-- start INPUT FOR THIS TASK --
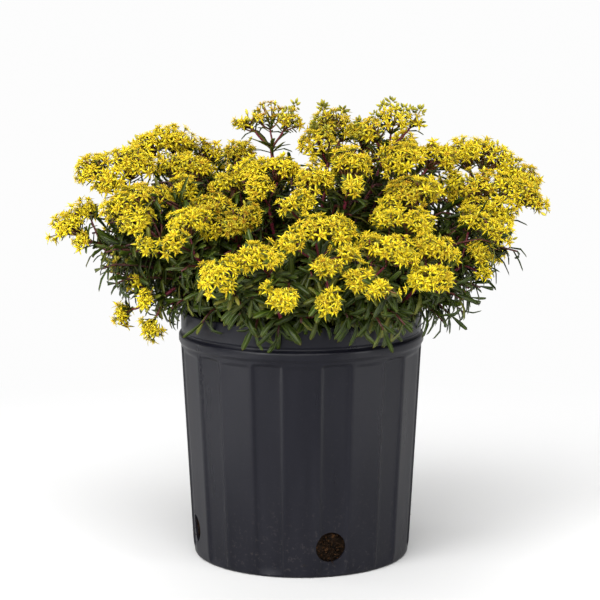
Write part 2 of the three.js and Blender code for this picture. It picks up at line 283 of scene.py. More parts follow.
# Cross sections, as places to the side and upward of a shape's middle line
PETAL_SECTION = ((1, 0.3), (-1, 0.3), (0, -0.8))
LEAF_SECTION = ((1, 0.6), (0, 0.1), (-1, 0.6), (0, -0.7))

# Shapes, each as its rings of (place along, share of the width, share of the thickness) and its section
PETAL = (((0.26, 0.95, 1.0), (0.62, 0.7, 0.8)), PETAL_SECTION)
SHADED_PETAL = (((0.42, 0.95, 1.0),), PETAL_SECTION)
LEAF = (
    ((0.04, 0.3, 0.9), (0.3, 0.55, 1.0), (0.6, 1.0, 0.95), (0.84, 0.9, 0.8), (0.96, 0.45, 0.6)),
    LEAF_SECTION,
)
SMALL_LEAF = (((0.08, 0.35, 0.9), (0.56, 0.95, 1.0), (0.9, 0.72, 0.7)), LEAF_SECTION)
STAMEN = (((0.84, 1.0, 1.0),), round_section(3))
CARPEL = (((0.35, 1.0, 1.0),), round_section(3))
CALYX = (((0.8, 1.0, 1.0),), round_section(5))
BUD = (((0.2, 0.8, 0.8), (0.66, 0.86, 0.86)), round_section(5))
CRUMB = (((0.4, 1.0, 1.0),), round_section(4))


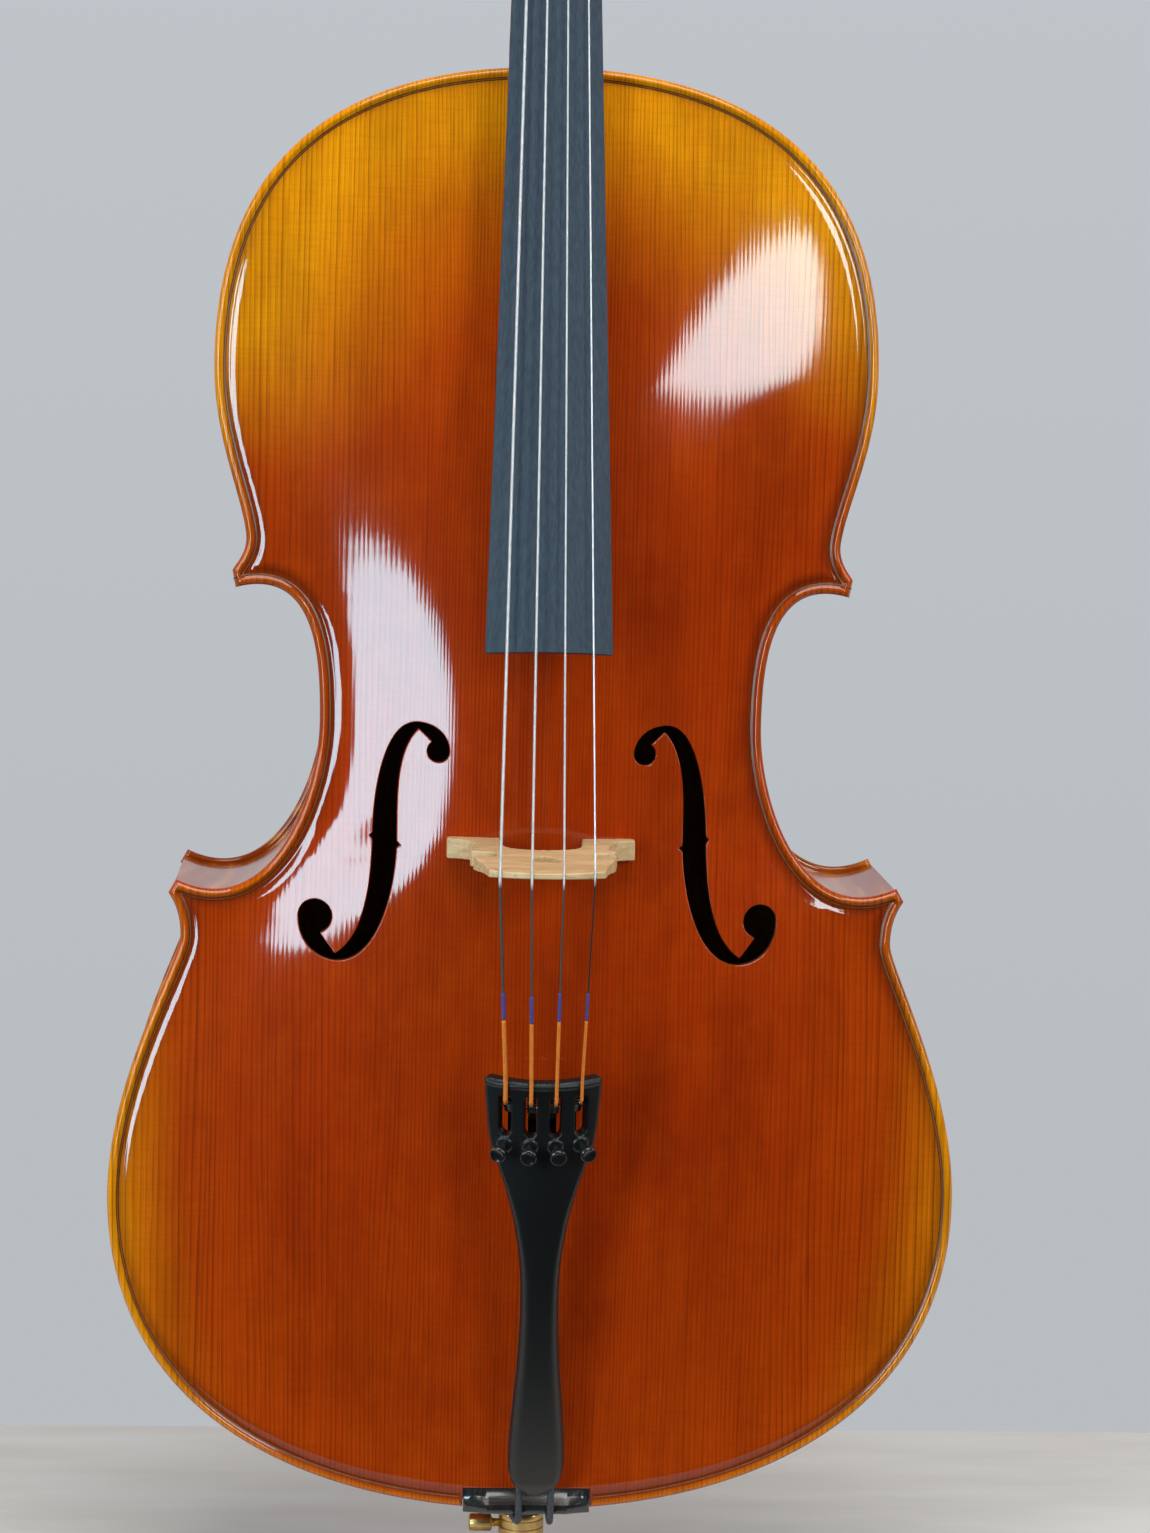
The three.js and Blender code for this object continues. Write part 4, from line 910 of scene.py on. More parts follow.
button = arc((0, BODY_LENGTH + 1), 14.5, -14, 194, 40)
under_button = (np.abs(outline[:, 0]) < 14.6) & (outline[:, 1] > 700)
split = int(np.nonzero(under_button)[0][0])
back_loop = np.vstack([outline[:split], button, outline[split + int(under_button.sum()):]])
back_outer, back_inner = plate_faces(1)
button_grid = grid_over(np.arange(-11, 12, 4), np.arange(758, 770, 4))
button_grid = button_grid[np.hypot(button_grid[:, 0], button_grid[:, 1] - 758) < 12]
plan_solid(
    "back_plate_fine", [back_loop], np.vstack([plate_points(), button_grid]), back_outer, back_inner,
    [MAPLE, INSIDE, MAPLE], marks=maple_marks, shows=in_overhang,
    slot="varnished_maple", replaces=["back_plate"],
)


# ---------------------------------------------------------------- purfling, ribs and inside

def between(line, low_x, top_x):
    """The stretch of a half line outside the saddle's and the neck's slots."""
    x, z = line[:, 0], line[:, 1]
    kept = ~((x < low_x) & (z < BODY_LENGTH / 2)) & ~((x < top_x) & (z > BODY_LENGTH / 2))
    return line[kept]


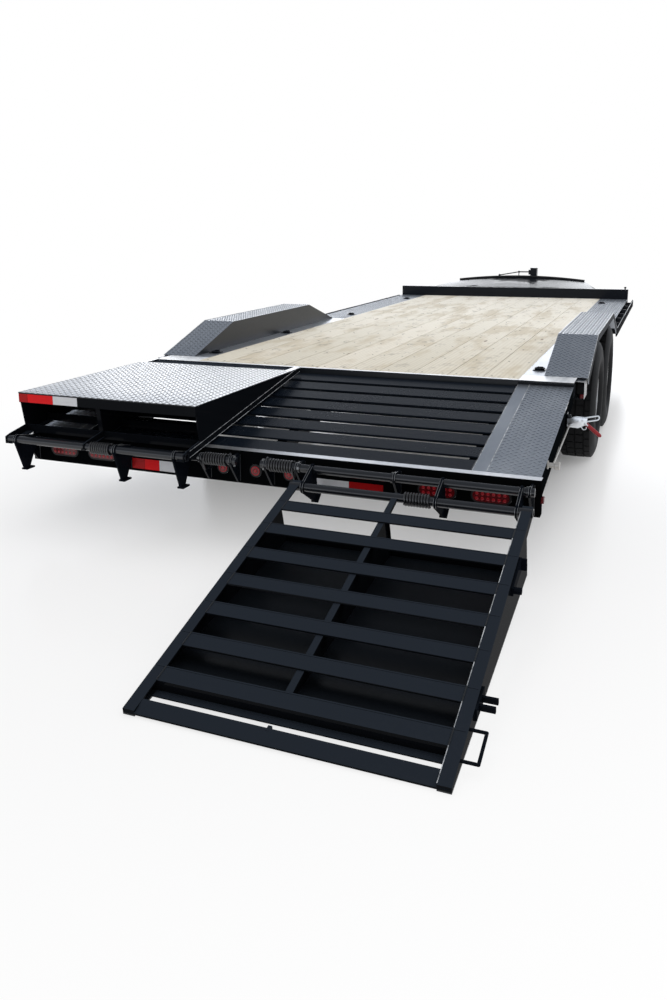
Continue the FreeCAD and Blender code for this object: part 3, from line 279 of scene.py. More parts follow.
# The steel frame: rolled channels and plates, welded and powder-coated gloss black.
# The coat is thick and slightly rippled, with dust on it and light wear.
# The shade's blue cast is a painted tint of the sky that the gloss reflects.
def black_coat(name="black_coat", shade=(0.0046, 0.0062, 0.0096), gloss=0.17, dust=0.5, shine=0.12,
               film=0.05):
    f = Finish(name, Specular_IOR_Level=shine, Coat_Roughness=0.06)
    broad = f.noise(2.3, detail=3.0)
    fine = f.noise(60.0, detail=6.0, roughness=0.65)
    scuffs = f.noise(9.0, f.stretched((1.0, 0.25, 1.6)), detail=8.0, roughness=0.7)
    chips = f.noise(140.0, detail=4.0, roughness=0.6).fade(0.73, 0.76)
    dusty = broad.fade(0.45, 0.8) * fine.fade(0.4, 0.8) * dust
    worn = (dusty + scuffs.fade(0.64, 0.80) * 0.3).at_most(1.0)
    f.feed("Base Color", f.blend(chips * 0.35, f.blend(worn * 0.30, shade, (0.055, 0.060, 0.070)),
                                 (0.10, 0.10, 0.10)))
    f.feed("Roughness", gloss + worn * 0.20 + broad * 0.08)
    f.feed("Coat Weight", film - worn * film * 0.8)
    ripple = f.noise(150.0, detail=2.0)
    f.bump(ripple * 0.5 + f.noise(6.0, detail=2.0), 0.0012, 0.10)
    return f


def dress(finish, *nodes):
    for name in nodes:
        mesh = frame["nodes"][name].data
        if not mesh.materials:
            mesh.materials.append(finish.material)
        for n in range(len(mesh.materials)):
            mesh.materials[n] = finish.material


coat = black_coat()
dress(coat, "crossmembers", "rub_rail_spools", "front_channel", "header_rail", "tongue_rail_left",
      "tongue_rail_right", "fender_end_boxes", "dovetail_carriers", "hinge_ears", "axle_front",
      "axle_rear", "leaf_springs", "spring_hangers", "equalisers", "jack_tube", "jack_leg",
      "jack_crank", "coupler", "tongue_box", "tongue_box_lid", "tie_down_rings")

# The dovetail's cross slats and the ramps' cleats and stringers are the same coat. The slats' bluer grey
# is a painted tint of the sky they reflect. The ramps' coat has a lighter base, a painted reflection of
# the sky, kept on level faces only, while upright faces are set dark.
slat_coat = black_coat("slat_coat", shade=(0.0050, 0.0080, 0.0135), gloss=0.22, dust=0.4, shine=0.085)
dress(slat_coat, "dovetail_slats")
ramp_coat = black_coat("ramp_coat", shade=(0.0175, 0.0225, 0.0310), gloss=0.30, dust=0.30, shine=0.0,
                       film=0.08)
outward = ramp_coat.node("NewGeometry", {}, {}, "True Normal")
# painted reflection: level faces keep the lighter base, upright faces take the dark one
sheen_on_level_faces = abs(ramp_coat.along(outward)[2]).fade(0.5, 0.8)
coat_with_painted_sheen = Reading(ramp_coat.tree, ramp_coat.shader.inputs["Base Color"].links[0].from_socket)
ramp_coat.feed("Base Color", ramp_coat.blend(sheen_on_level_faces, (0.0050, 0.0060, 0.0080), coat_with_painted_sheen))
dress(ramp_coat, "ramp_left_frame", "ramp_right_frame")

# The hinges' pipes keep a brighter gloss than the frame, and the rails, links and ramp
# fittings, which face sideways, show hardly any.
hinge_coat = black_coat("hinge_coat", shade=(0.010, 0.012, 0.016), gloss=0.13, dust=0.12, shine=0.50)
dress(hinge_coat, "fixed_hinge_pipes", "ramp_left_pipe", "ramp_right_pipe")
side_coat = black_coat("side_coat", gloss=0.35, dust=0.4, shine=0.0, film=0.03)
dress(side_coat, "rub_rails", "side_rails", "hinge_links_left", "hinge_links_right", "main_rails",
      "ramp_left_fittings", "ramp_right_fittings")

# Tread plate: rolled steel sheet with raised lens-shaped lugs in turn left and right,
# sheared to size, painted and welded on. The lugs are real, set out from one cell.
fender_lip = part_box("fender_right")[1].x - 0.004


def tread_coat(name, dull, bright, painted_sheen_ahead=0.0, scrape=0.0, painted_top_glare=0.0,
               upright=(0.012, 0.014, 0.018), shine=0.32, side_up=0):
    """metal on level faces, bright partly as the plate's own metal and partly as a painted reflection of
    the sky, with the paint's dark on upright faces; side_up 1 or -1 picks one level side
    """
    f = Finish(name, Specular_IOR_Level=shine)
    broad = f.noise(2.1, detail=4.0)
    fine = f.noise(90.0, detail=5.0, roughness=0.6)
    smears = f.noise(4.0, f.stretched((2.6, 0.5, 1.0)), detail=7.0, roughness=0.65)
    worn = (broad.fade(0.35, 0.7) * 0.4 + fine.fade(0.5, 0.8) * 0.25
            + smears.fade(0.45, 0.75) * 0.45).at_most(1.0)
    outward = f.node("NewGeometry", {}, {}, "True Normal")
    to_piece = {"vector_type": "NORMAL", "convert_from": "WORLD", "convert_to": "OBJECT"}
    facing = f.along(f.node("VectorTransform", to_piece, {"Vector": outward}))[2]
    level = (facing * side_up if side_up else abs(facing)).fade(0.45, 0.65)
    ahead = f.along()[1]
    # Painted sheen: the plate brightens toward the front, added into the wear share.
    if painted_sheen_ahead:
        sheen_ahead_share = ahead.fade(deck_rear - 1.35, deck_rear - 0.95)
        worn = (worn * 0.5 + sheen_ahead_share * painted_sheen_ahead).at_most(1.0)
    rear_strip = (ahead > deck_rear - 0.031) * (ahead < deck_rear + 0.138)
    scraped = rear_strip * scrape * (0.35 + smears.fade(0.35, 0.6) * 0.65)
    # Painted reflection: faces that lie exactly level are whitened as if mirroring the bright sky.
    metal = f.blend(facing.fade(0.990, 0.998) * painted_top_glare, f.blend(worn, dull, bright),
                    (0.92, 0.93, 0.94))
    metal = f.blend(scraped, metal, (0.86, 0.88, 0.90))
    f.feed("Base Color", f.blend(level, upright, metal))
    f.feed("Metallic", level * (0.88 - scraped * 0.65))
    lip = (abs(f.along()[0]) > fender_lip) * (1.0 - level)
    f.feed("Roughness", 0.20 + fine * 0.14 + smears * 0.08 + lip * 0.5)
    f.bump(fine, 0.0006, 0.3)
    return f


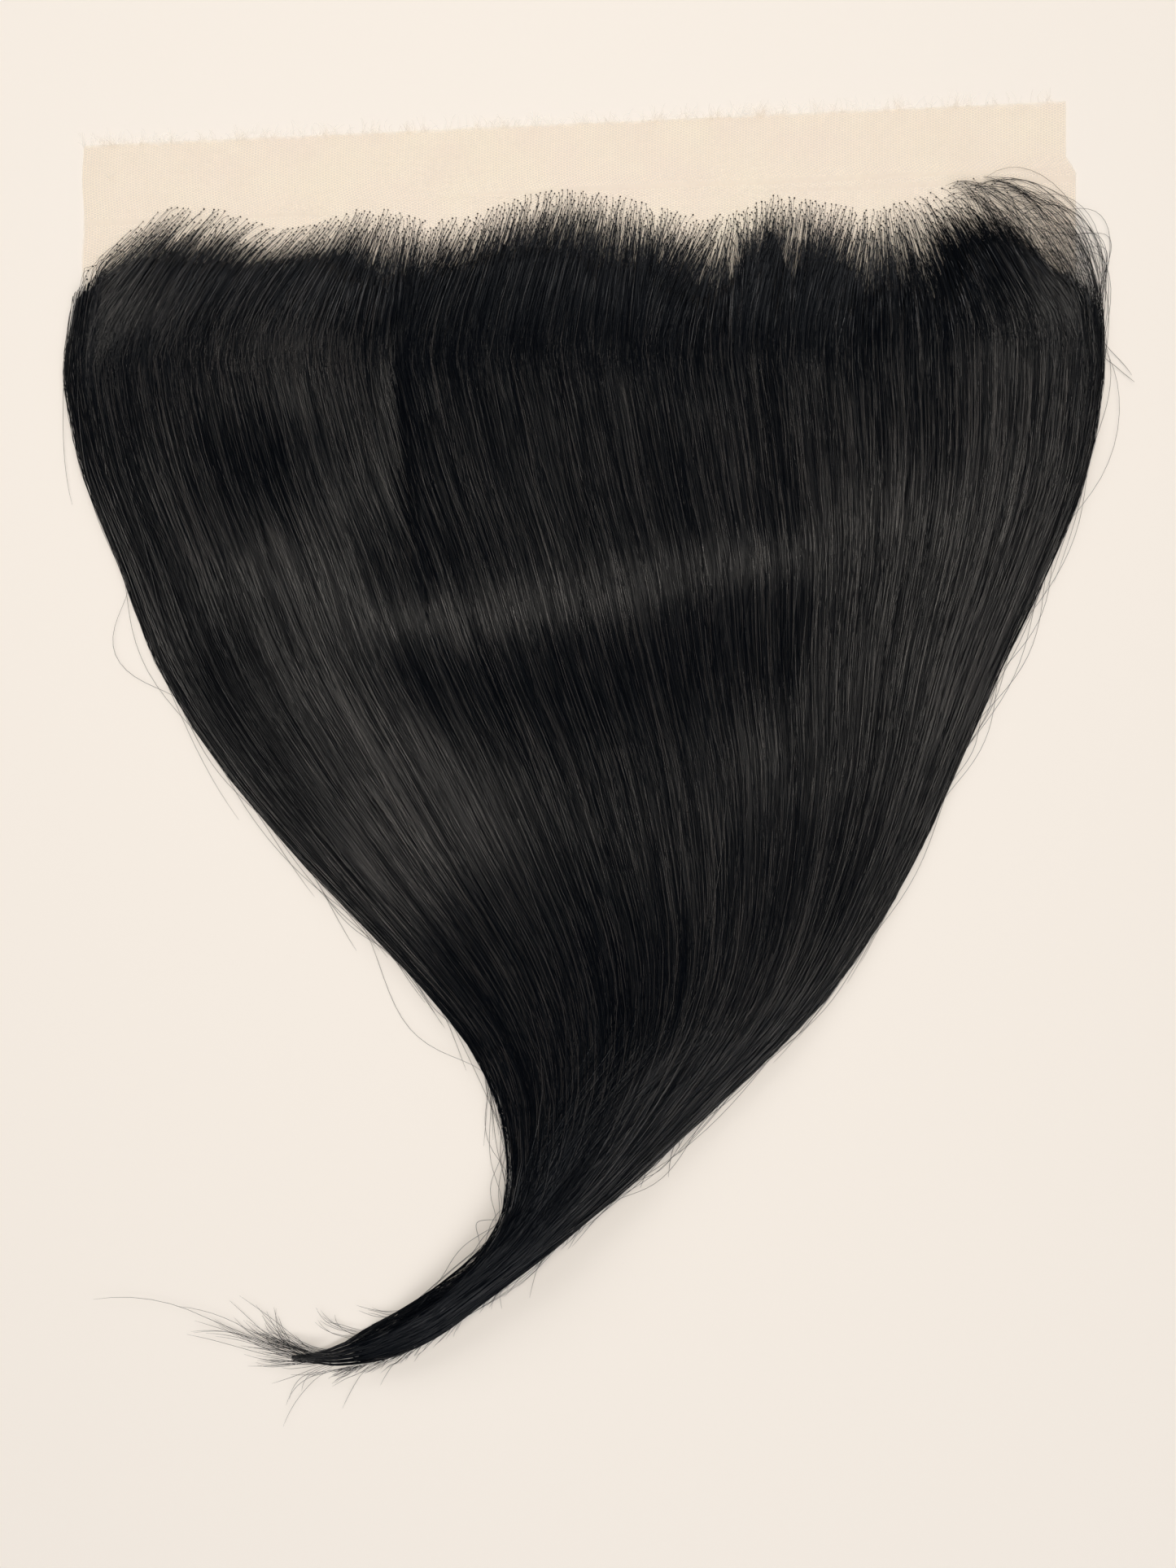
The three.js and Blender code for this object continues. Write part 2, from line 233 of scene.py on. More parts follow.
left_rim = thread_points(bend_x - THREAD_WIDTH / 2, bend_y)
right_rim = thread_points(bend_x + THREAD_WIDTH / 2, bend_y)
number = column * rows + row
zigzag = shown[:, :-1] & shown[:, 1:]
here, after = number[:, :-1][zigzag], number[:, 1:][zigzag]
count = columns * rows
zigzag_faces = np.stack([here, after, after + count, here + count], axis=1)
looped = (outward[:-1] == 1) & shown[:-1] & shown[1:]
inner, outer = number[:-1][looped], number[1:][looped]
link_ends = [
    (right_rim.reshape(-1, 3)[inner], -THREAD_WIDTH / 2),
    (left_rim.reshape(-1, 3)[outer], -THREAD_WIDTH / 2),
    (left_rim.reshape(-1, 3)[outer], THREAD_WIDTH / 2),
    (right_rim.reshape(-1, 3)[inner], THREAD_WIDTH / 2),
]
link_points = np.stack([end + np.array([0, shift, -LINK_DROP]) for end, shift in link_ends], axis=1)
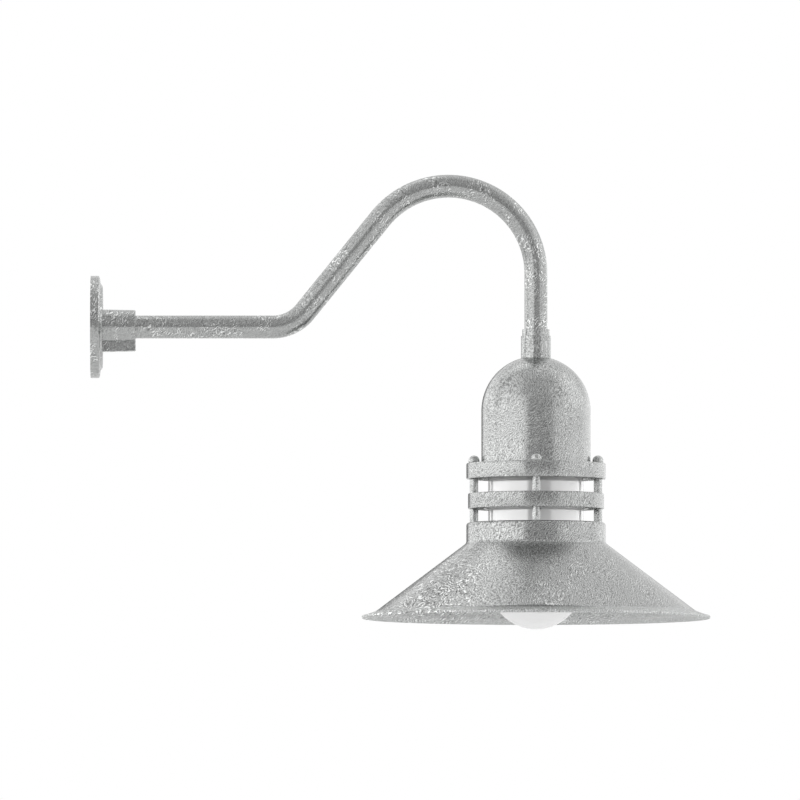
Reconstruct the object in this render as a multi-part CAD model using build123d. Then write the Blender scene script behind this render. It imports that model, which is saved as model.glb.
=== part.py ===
-- end INPUT FOR THIS TASK --
Go through the data and gather every line that holds "code".

● **TASK RESULT**
Write part 2 of the three.js and Blender code for this picture. It picks up at line 283 of scene.py. More parts follow.
The three.js and Blender code for this object continues. Write part 4, from line 910 of scene.py on. More parts follow.
Continue the FreeCAD and Blender code for this object: part 3, from line 279 of scene.py. More parts follow.
The three.js and Blender code for this object continues. Write part 2, from line 233 of scene.py on. More parts follow.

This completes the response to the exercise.